Buying online with a mobile device and using a phone to pay for goods and services at the point of sale (POS) have been slow to catch on in Germany, where cash remains king for most forms of purchasing. But both are growing as consumers acclimatize to digital buying and payment options.
Despite digital shopper penetration akin to the US and UK, rates of mobile commerce in Germany have lagged in relation to those countries. eMarketer predicts 29.1 million mobile device users in Germany ages 14 and older will make at least one purchase via those devices this year, up nearly 15% from 2016. But that tally will represent just 60.0% of Germany’s mobile device users, compared with rates of 80.4% in the US and 76.4% in the UK.

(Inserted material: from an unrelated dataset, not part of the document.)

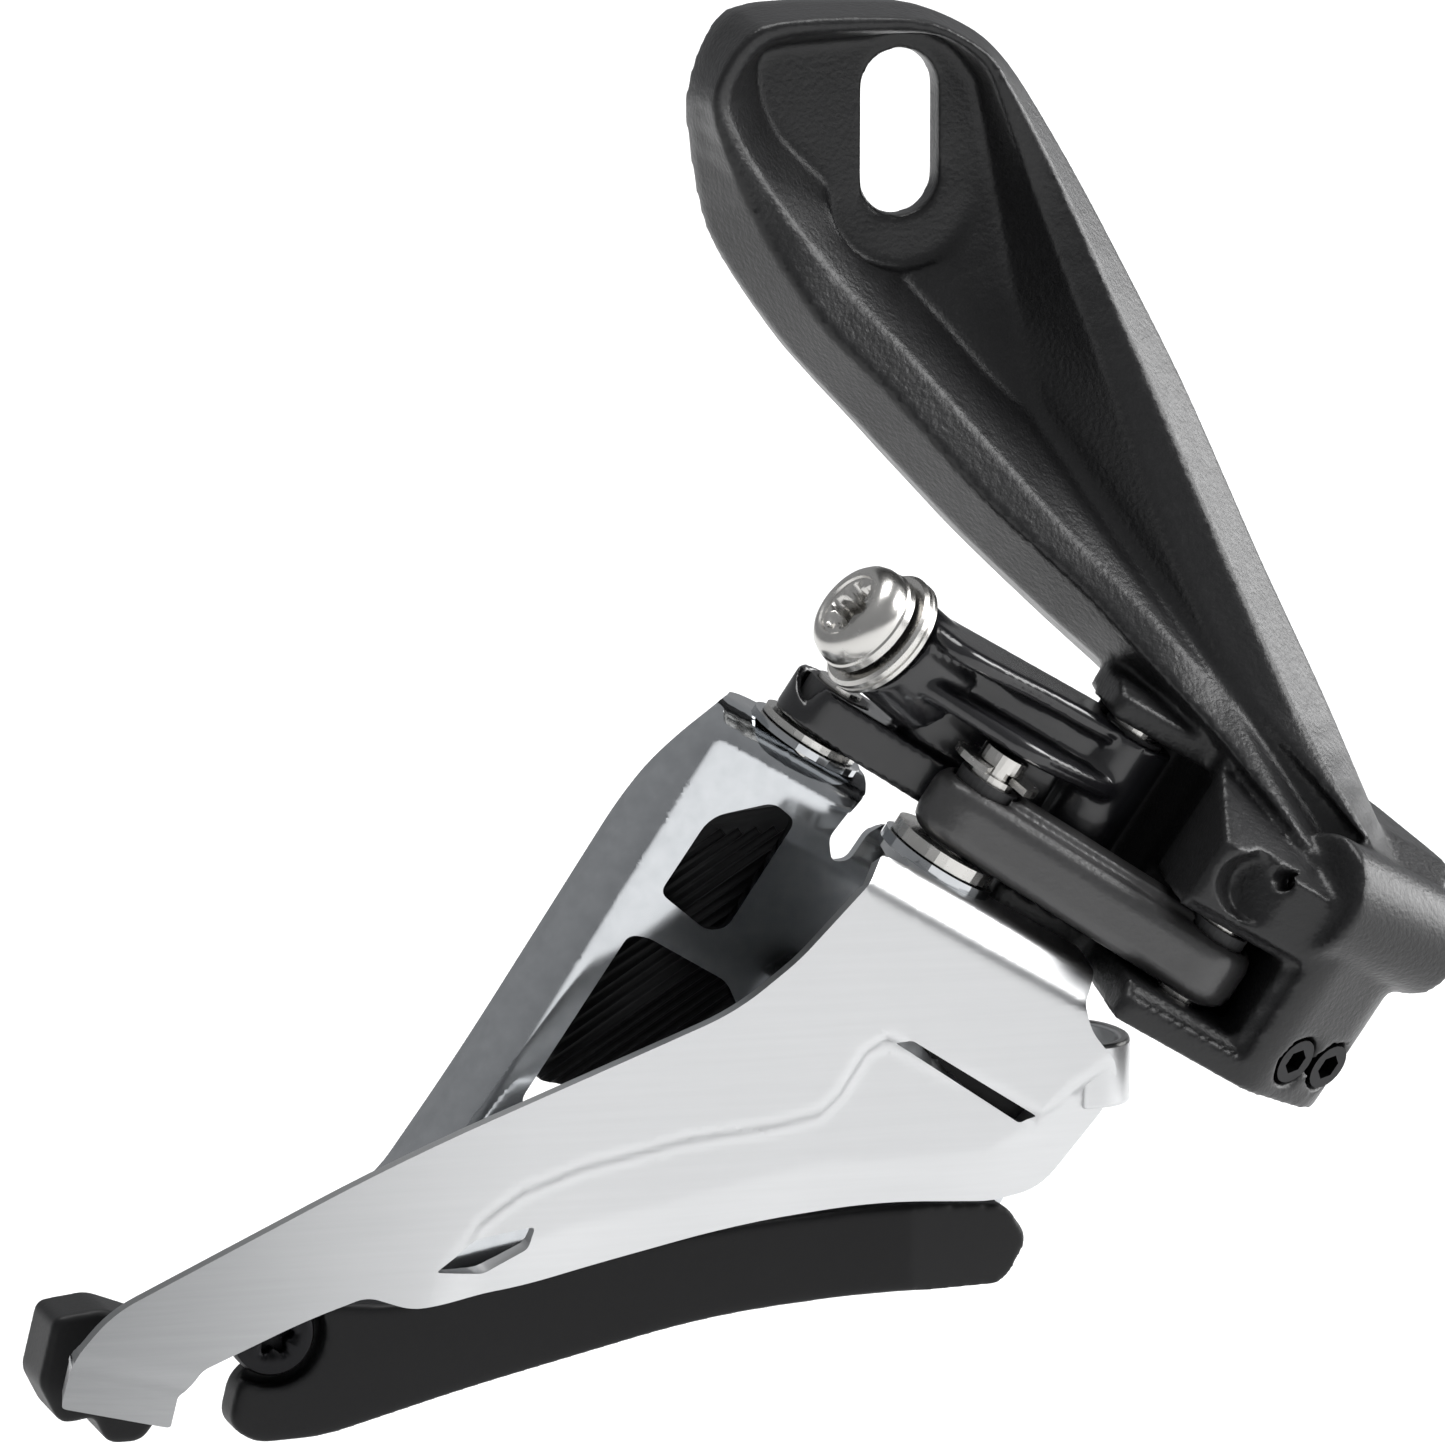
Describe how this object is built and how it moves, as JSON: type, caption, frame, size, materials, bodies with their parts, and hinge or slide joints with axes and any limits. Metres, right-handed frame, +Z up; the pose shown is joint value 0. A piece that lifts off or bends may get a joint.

The majority of those buyers (71.7%) will make one or more mcommerce purchase via smartphones during the year—a usage rate higher than the 64.6% of US mobile device buyers expected to do the same. But only 46.5% of mobile device buyers in Germany will turn to tablets for mcommerce in 2017, vs. a 68% purchasing rate among tablet users in the US.
By 2020, nearly two-thirds (66.0%) of digital buyers in Germany will make purchases via a smartphone or a tablet at least once per year, helped not only by greater comfort with the concept of mcommerce but also due to larger screens and other improvements to the mcommerce user experience, eMarketer expects.
Like buying via mobile device, paying at a retailer’s physical POS will also be less common in Germany than in comparable countries. eMarketer predicts just 11.4% of Germany’s mobile phone users will make a proximity mobile payment by taping, swiping or checking in with that device while in a store in 2017. In the US, that percentage will be 20.5%.
However, the number of mobile proximity payment users in Germany will have grown 21.6% by year’s end to nearly 7.3 million. Consistent increases will see that total pass 11 million in 2020, eMarketer predicts.
“Several factors have inhibited takeup of both mcommerce and proximity payments in Germany,” said eMarketer principal analyst Karin von Abrams. “The history of purchasing with cash or invoice is key, though credit cards are increasingly widespread and many digital shoppers are becoming accustomed to using a card online.
“Consumers in Germany also tend to be more concerned about data privacy and digital security than their counterparts in other Western European countries, or in the US. That concern affects mobile and proximity payments in particular.
“In addition, Germany’s population skews markedly toward the older end of the age spectrum, and many of these older residents have fairly conservative shopping and buying habits. That’s changing as the advantages of mobile shopping become clearer, but the process is undoubtedly slower among senior citizens.”